Leaving home stirs range of emotions | Reflections from Jenna VanHoof

Know the feeling in your stomach when you do not want to go on the roller coaster with the big drop and upside down twist at the county fair? Or somewhere scary when you were young? Or maybe even now, who knows. That is the feeling I got when moving out. Just plain nervous and scared.

I asked a friend, who has moved out and went to Central Washington University, how she felt about it.

“Relieved because my parents were controlling. My roommate told me that we did not have much in common on the first day, though, because she had looked at my Facebook and already judged me,” she said.

The truth is, moving out is hard and different for everyone.

I asked another friend, who goes to Green River Community College, the same question.

“I was really excited to be on my own and have new experiences but it was kind of hard because my mom and I are close,” she said.

Changing where you live for the first time is strange; you do not know what to expect and you are either excited or nervous.
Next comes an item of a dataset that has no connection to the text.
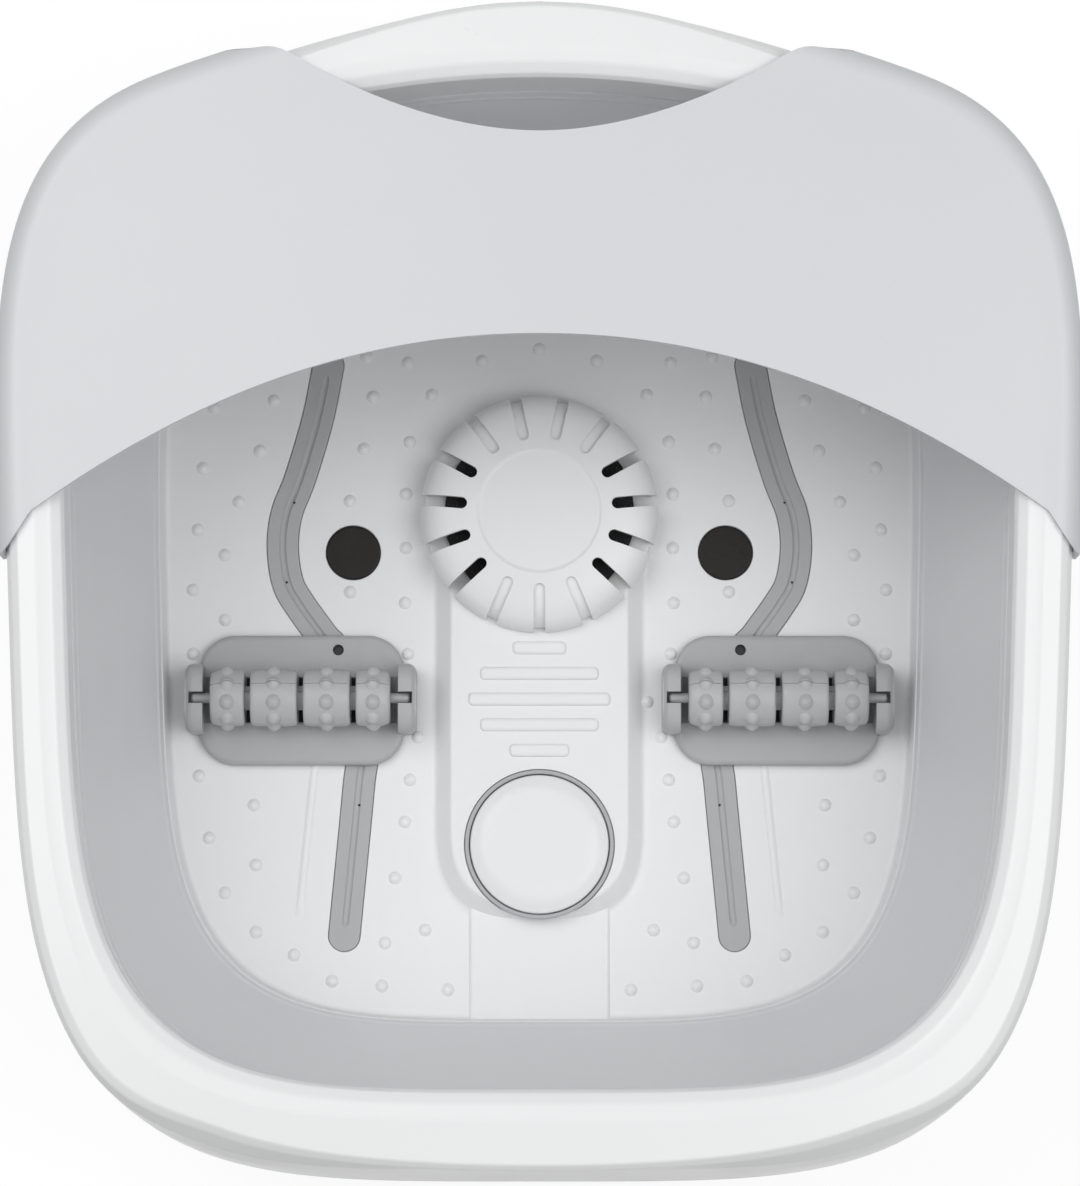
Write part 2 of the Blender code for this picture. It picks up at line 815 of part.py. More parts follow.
def rim_profile():
    """The rim's outer skin from the inner edge over the crest to the skirt, as ring recipes."""
    return [
        (WELL, (0, RIM_BOTTOM), (0, RIM_BOTTOM)),
        (WELL, (CREASE_OUTSET, RIM_CREST - CREASE_DROP), (CREASE_OUTSET, RIM_CREST - CREASE_DROP)),
        (
            WELL,
            (CREST_START, RIM_CREST - CREST_START_DROP),
            (CREST_START, RIM_CREST - CREST_START_DROP),
        ),
        (WELL, (CREST_OUTSET, RIM_CREST), (CREST_OUTSET, RIM_CREST)),
        (
            RIM_OUTER,
            (-LIP_INSET, RIM_CREST - LIP_DROP),
            (-LIP_INSET_GRIP, RIM_CREST - LIP_DROP_GRIP),
        ),
        (
            RIM_OUTER,
            (-SHOULDER_INSET, RIM_CREST - SHOULDER_DROP),
            (-SHOULDER_INSET_GRIP, RIM_CREST - SHOULDER_DROP_GRIP),
        ),
        (
            RIM_OUTER,
            (-SKIRT_INSET, RIM_CREST - SKIRT_TOP_DROP),
            (-SKIRT_INSET_GRIP, RIM_CREST - SKIRT_TOP_DROP),
        ),
        (RIM_OUTER, (0, SKIRT_BOTTOM), (0, SKIRT_BOTTOM)),
    ]


def rim_inside():
    """The hidden skin of the channel, one wall in, from the skirt back to the inner edge."""
    wall = RIM_WALL
    return [
        (RIM_OUTER, (-wall, SKIRT_BOTTOM), (-wall, SKIRT_BOTTOM)),
        (
            RIM_OUTER,
            (-SHOULDER_INSET - wall, RIM_CREST - SHOULDER_DROP - wall / 2),
            (-SHOULDER_INSET_GRIP - wall, RIM_CREST - SHOULDER_DROP_GRIP - wall / 2),
        ),
        (
            RIM_OUTER,
            (-LIP_INSET - wall / 2, RIM_CREST - LIP_DROP - wall),
            (-LIP_INSET_GRIP - wall, RIM_CREST - LIP_DROP_GRIP - wall),
        ),
        (WELL, (CREST_OUTSET, RIM_CREST - wall), (CREST_OUTSET, RIM_CREST - wall)),
        (
            WELL,
            (CREASE_OUTSET + wall, RIM_CREST - CREASE_DROP - wall / 2),
            (CREASE_OUTSET + wall, RIM_CREST - CREASE_DROP - wall / 2),
        ),
        (WELL, (wall, RIM_BOTTOM), (wall, RIM_BOTTOM)),
    ]


def make_rim_frame():
    rings = [mixed_ring(*recipe) for recipe in rim_profile() + rim_inside()]
    return loft("rim_frame", rings, WHITE_SHELL, closed=True)


# Splash guard: one curved sheet over the back half, rolled down outside the rim

GUARD_OUTSET = 0.0020
GUARD_DROP = 0.0300
GUARD_ROLL = 0.0100
GUARD_CROWN = 0.0070
GUARD_REACH = 0.0871
GUARD_FRONT_Y = WELL_BACK - GUARD_REACH
GUARD_FRONT_FALL = 0.0660
GUARD_SIDE_Y = GUARD_FRONT_Y - GUARD_FRONT_FALL
GUARD_FRONT_HALF = 0.1900
GUARD_FRONT_POWER = 2.05
GUARD_TIP_FALL = 0.0161
GUARD_TIP_TOP_FALL = 0.0095
GUARD_TIP_STEP = 0.0071
GUARD_TIP_REACH = 0.0160
SCOOP_SETBACK = 0.0102
SCOOP_Y = WELL_BACK - SCOOP_SETBACK
SCOOP_RISE = 0.0340
SCOOP_HALF = 0.1000
SCOOP_POWER = 1.9
SCOOP_SPREAD = 1.3
GUARD_TOP = RIM_CREST + SEAT_GAP + GUARD_WALL
GUARD_OVAL = RIM_OUTER.grown(GUARD_OUTSET)
GUARD_CREST = WELL.grown(CREST_OUTSET)
GUARD_COLUMNS = 40
ROLL_ROWS = 3
PLATE_ROWS = 4
EDGE_STEPS = 16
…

It depends on your situation and who you are.

I asked the same person that went to Central Washington University about managing college classes and living on her own.

“(It’s) harder than high school, yet it was easier to motivate myself because I was happier out of my parents’ house and I had chosen the classes, too,” she said.

It is like a momma bird giving the baby bird a push out of the nest to take its first flight. You are flying free. You have your own freedom, open space and your own rules (somewhat), but there is danger, pressure and homesickness. Danger of trusting the wrong people, peer pressures, failing classes and of course making the wrong choices.

But the reality is that moving out and being on your own is not as scary as it seems.